Soon Sarah starts spending some time with locals her own age, much to Karen's delight - although she is more worried about Emma's developing relationship with new 'imaginary' friend Mary, who Emma claims wants to move out of the abandoned mine and back into her former home. The arrival on the scene of ruthless property developer William Carlton (McDougall), sole surviving descendant of the mine's one-time owner, brings matters to a bloody head, as a pick-wielding pack of children closes in for some belated pay-back.

A haunted house, an abandoned mine, bad blood, the unquiet dead, ghostly playmates, lighting fixtures that never seem to work properly, old-timers who ask strangers, "What you're doing up in these hills?", cars that won't start when you need them to, people who trip over as they're being chased, and of course those sinister children - yup, Cardone's film mines deep into the reservoir of hoary old horror cliches and hits the mother lode, offering little that will not be anticipated by anyone who is even only slightly acquainted with the genre - or at least who has seen a couple of episodes of 'Scooby Doo'.

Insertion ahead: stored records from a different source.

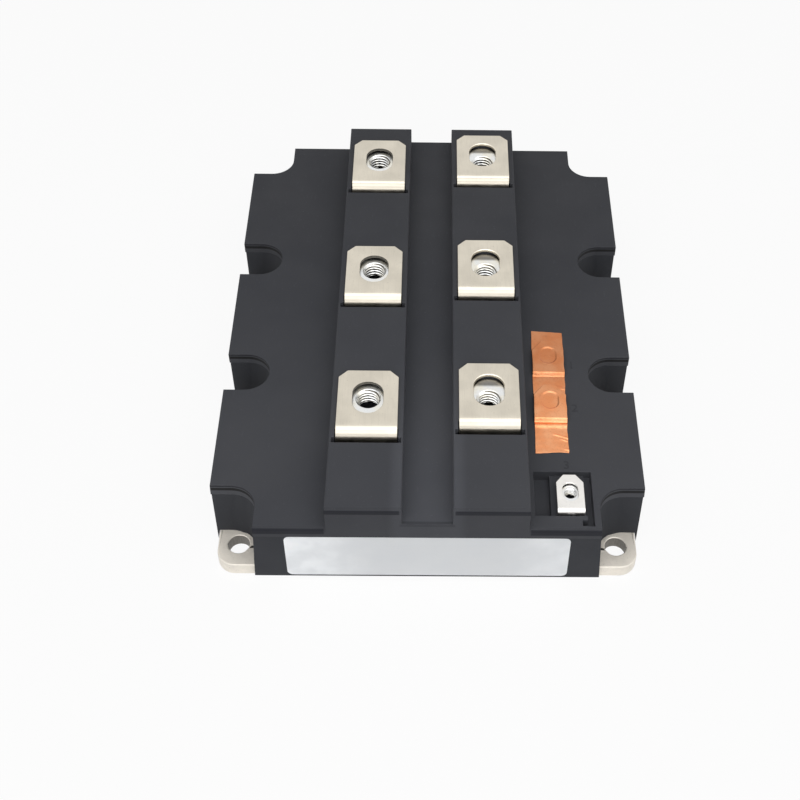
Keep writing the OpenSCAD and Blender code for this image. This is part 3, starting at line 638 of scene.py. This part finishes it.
class ModuleFinishes(bpy.types.PropertyGroup):
    """Colours of the module's pieces."""

    cover: bpy.props.FloatVectorProperty(
        name="Cover",
        description="Colour of the moulded cover",
        default=(0.0546, 0.0568, 0.0650),
        subtype="COLOR",
        min=0,
        max=1,
    )
    walls: bpy.props.FloatVectorProperty(
        name="Walls",
        description="Colour of the moulded frame",
        default=(0.031, 0.033, 0.039),
        subtype="COLOR",
        min=0,
        max=1,
    )
    plate: bpy.props.FloatVectorProperty(
        name="Base plate",
        description="Colour of the plated base plate",
        default=(0.90, 0.845, 0.755),
        subtype="COLOR",
        min=0,
        max=1,
    )
    strap: bpy.props.FloatVectorProperty(
        name="Terminals",
        description="Colour of the main terminals",
        default=(0.67, 0.62, 0.525),
        subtype="COLOR",
        min=0,
        max=1,
    )
    sense: bpy.props.FloatVectorProperty(
        name="Sense terminals",
        description="Colour of the sense terminals",
        default=(0.85, 0.83, 0.795),
        subtype="COLOR",
        min=0,
        max=1,
    )
    zinc: bpy.props.FloatVectorProperty(
        name="Nuts",
        description="Colour of the zinc plated nuts",
        default=(0.80, 0.81, 0.81),
        subtype="COLOR",
        min=0,
        max=1,
    )
    foil: bpy.props.FloatVectorProperty(
        name="Foil",
        description="Colour of the copper foil",
        default=(0.80, 0.35, 0.165),
        subtype="COLOR",
        min=0,
        max=1,
    )
    label: bpy.props.FloatVectorProperty(
        name="Label",
        description="Colour of the bare label",
        default=(0.72, 0.735, 0.75),
        subtype="COLOR",
        min=0,
        max=1,
    )


class ModuleSizes(bpy.types.PropertyGroup):
    """Small sizes that the solids leave out."""

    moulding_edge: bpy.props.FloatProperty(
        name="Moulding edge",
        description="Rounding of the mouldings' edges",
        default=0.16 * MM,
        min=0,
        unit="LENGTH",
        precision=5,
    )
    plate_edge: bpy.props.FloatProperty(
        name="Plate edge",
        description="Rounding of the base plate's edges",
        default=0.45 * MM,
        min=0,
        unit="LENGTH",
        precision=5,
    )
    sheet_edge: bpy.props.FloatProperty(
        name="Sheet edge",
        description="Rounding of the punched terminals' edges",
        default=0.16 * MM,
        min=0,
        unit="LENGTH",
        precision=5,
    )
    flange: bpy.props.FloatProperty(
        name="Nut flange",
        description="Radius of the main nuts' flange",
        default=9.4 * MM,
        min=0,
        unit="LENGTH",
        precision=5,
    )
    main_pitch: bpy.props.FloatProperty(
        name="Main thread pitch",
        description="Pitch of the main nuts' thread",
        default=1.25 * MM,
        min=0,
        unit="LENGTH",
        precision=5,
    )
    sense_pitch: bpy.props.FloatProperty(
        name="Sense thread pitch",
        description="Pitch of the sense nuts' thread",
        default=0.7 * MM,
        min=0,
        unit="LENGTH",
        precision=5,
    )
    foil_thickness: bpy.props.FloatProperty(
        name="Foil thickness",
        description="Thickness of the copper foil",
        default=0.10 * MM,
        min=0,
        unit="LENGTH",
        precision=5,
    )


class ModuleStage(bpy.types.PropertyGroup):
    """Light and floor."""

    floor: bpy.props.FloatVectorProperty(
        name="Floor",
        description="Colour of the floor",
        default=(0.93, 0.93, 0.93),
        subtype="COLOR",
        min=0,
        max=1,
    )
    key_power: bpy.props.FloatProperty(
        name="Overhead lamp",
        description="Power of the overhead softbox",
        default=6.0,
        min=0,
        unit="POWER",
    )
    front_power: bpy.props.FloatProperty(
        name="Front lamp",
        description="Power of the front softbox",
        default=3.1,
        min=0,
        unit="POWER",
    )
    side_power: bpy.props.FloatProperty(
        name="Side lamp",
        description="Power of the side fill",
        default=0.25,
        min=0,
        unit="POWER",
    )
    around: bpy.props.FloatProperty(
        name="Room light",
        description="Strength of the even light all round",
        default=0.15,
        min=0,
        max=1,
        subtype="FACTOR",
    )
    whiteness: bpy.props.FloatProperty(
        name="Floor whiteness",
        description="Share of plain white in the seen floor",
        default=0.92,
        min=0,
        max=1,
        subtype="FACTOR",
    )


# ---- operators ----


class ModuleOperator:
    """What the operators share."""

    bl_options = {"REGISTER", "UNDO"}

    def groups(self):
        """The colours, the small sizes and the stage's settings."""
        scene = bpy.context.scene
        return scene.module_finishes, scene.module_sizes, scene.module_stage


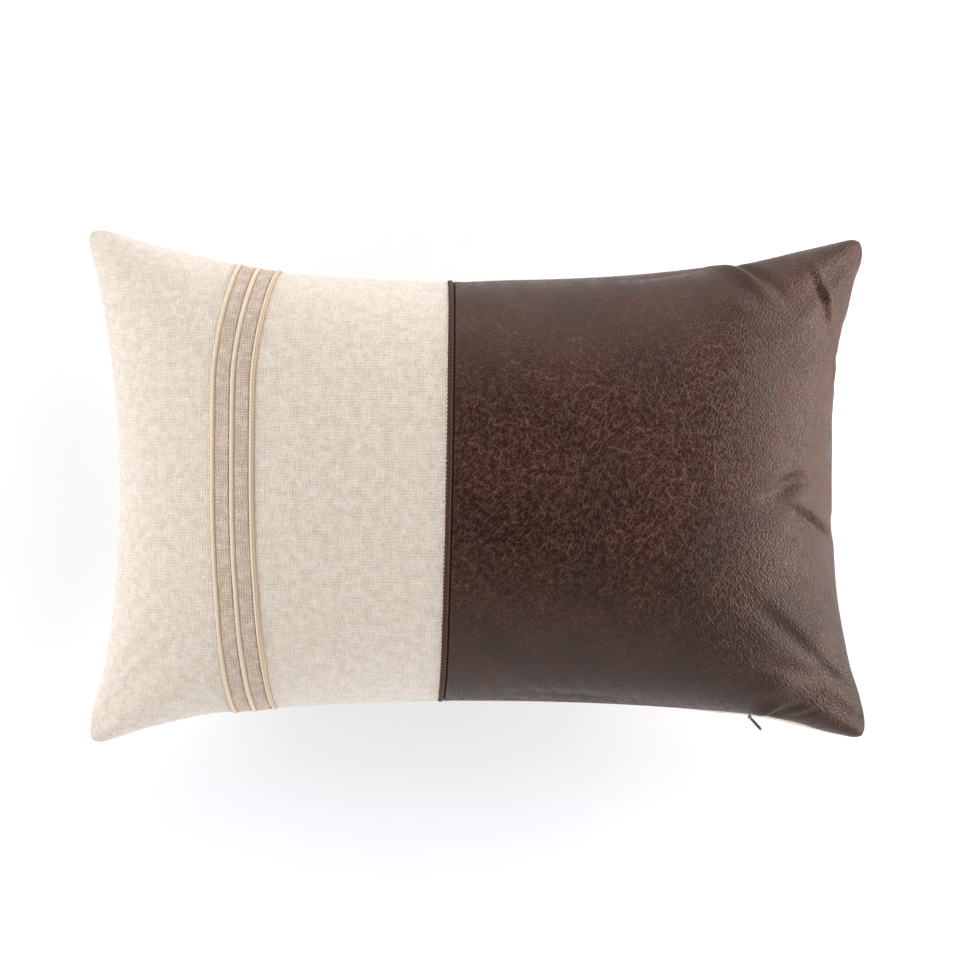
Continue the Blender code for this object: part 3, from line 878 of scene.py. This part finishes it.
def build_trim():
    """A ribbed trim that covers the join, with tufts that stand out on the fabric side."""
    v = np.linspace(-TRIM_END, TRIM_END, round(2 * TRIM_END / TRIM_CELL) + 1)
    across, v = np.meshgrid(np.linspace(-1, 1, TRIM_COLUMNS), v, indexing="ij")
    wander = Ripple(31, 0.3, 0.010).at(across * 0, v)
    strength = 0.6 + 0.4 * Ripple(32, 0.3, 0.030).at(across * 0, v)
    rib = np.cos(2 * pi * (v / TRIM_PITCH + RIB_WANDER * wander + RIB_SLANT * across))
    tuft = np.clip(-across, 0, 1) ** 2 * TUFT_REACH * strength * rib
    u = join_at(v) + TRIM_OFFSET + across * TRIM_HALF_WIDTH - tuft
    end = np.clip((TRIM_END - np.abs(v)) / TRIM_ROUND, 0, 1)
    profile = dome(across, TRIM_SQUARENESS) * dome(1 - end, 2)
    groove = TRIM_GROOVE * hump(across - TRIM_GROOVE_AT, TRIM_GROOVE_SPREAD)
    ribbed = TRIM_HEIGHT * (1 - RIB_SHARE + RIB_SHARE * rib * strength)
    height = STRIP_FOOT + profile * (ribbed - groove)
    closed_strip("ribbed_trim", u, v, height, ribbed_trim(), "centre_trim", "ribbed_trim")
    v = np.arange(-TRIM_END + 0.004, TRIM_END - 0.004, TRIM_THREAD_PITCH)
    u = join_at(v) + TRIM_OFFSET + TRIM_THREAD_AT * TRIM_HALF_WIDTH
    thread = stitch_thread("trim_thread", "brown")
    stitch_row("trim_line", u, v, TRIM_THREAD_RISE, TRIM_THREAD_SIZE, thread)


def build_join_stitches():
    """Topstitching in the groove between the trim and the leather."""
    rng = np.random.default_rng(23)
    v = np.arange(-TRIM_END + 0.005, TRIM_END - 0.005, JOIN_STITCH_PITCH)
    v = v + rng.uniform(-JOIN_STITCH_STRAY, JOIN_STITCH_STRAY, len(v))
    u = join_at(v) + GROOVE_AT
    thread = stitch_thread("join_thread", "dark")
    stitch_row("join_stitches", u, v, JOIN_STITCH_RISE, JOIN_STITCH_SIZE, thread)


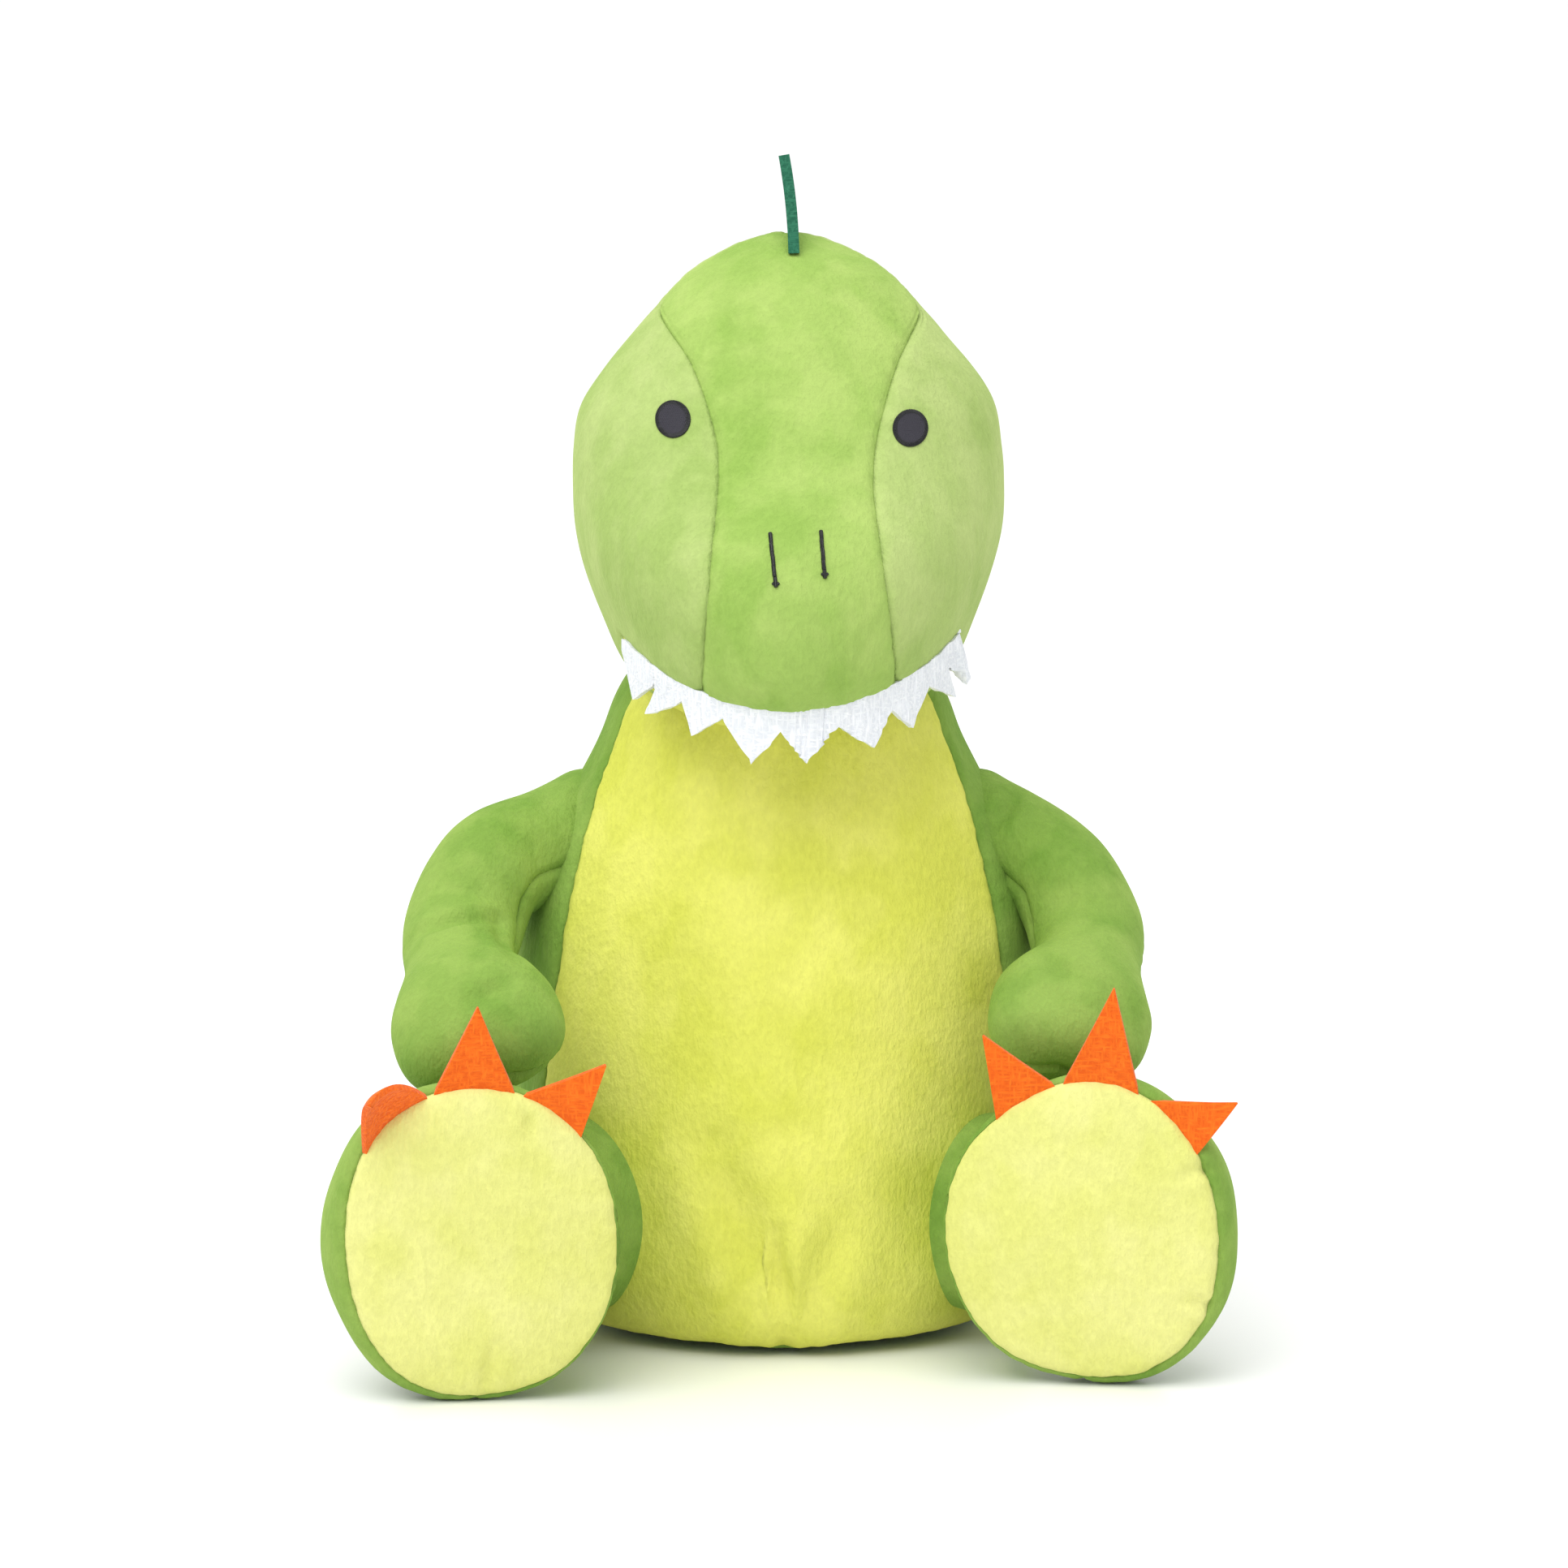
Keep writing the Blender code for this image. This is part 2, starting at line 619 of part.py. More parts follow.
def chin_outline(margin):
    """Side view of the region under the lip, grown or shrunk by a margin."""
    corner_y = BODY_Y - MOUTH_CORNER[0] + CHIN_TUCK + margin
    corner_z = NECK_HEIGHT + MOUTH_CORNER[1] + CHIN_TUCK * LIP_SLOPE + margin
    front_y = corner_y - CHIN_RUN
    front_z = corner_z - CHIN_RUN * LIP_SLOPE
    return [Vector((-CUT_SIDE, corner_y, corner_z)), Vector((-CUT_SIDE, front_y, front_z)),
            Vector((-CUT_SIDE, front_y, NECK_HEIGHT)), Vector((-CUT_SIDE, corner_y, NECK_HEIGHT))]


def half_outline(sign):
    """One side of the head, short of the centre seam by half a gap."""
    inner = sign * SEAM_GAP / 2
    outer = sign * CUT_SIDE
    y = BODY_Y - CUT_FRONT
    low = NECK_HEIGHT - NECK_RADIUS
    high = HEAD_BOTTOM + 2 * HEAD_HEIGHT
    return [Vector((inner, y, low)), Vector((outer, y, low)), Vector((outer, y, high)),
            Vector((inner, y, high))]


def head_shell(name, colour):
    """Whole skin of the head, which the cutters then divide into panels."""
    mesh = closed_mesh(name, HEAD_RINGS, RING_SIDES)
    piece = link_object(name, mesh, PARTS)
    thicken(piece, PILE_CLOTH, -1.0)
    give_material(piece, colour, 0.9)
    mesh.shade_smooth()
    hang(piece, head_empty)
    return piece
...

The few surprises the film does have just about save it from backshelf oblivion. Without exception, the cast is excellent, making the characters seem believable no matter how unbelievable their circumstances. The relationship between Karen and her two daughters, rooted in the dysfunction of collective loss, is drawn with particular subtlety and more than capably performed - and Karen's refusal to leave Emma behind at any cost offers a neat counterpoint to the treatment of the similarly aged Mary nearly a century earlier.

The sets and cinematography are chillingly effective. Even the title will wrongfoot viewers looking for conventional cinematic zombies - for while these juvenile undead do have a habit of devouring their prey, few other on-screen zombies come out only at night, have a strong sense of kinship and cannot be stopped even by a bullet to the head. Seeking not only satisfaction for a historical crime, but also a nice place to rest undisturbed, these zombies by name are more like ghosts by nature.

Much as the film's vengeful little 'uns occupy a grey zone somewhere between the living and the dead, the biggest problem with Wicked Little Things is its lack of a precisely defined identity. It is not quite visceral enough for hardened gorehounds, it is not scary or twisty enough for ghost story aficionados - and it is not original enough for anyone else.

Worst of all, its ending plays out like a missed opportunity - an arbitrary-seeming resolution to a film whose own internal logic could have delivered a far darker moral on the self-perpetuating nature of blood feuds. All of which is a pity, because viewed purely in technical terms, Zombies has much to recommend it.

Cast & Connections

  • Actor: Craig Vye, Ben Cross, Lori Heuring, Scout Taylor-Compton, Julie Rogers, Geoffrey Lewis, Michael McCoy, Chloe Moretz, Chris Jamba, Martin McDougall
  • Director: JS Cardone
  • Screen Writer: Boaz Davidson
  • Writer (Story): Ben Nedivi
  • Producer: Anton Hoeger, David Varod, Boaz Davidson, Danny Lerner, JS Cardone
  • Photographer: Emil Topuzov
  • Composer: Tim Jones

In a nutshell

Neither this nor that, Zombies offers up a creaky old forest-load of horror cliches but never quite sees the wood for the trees.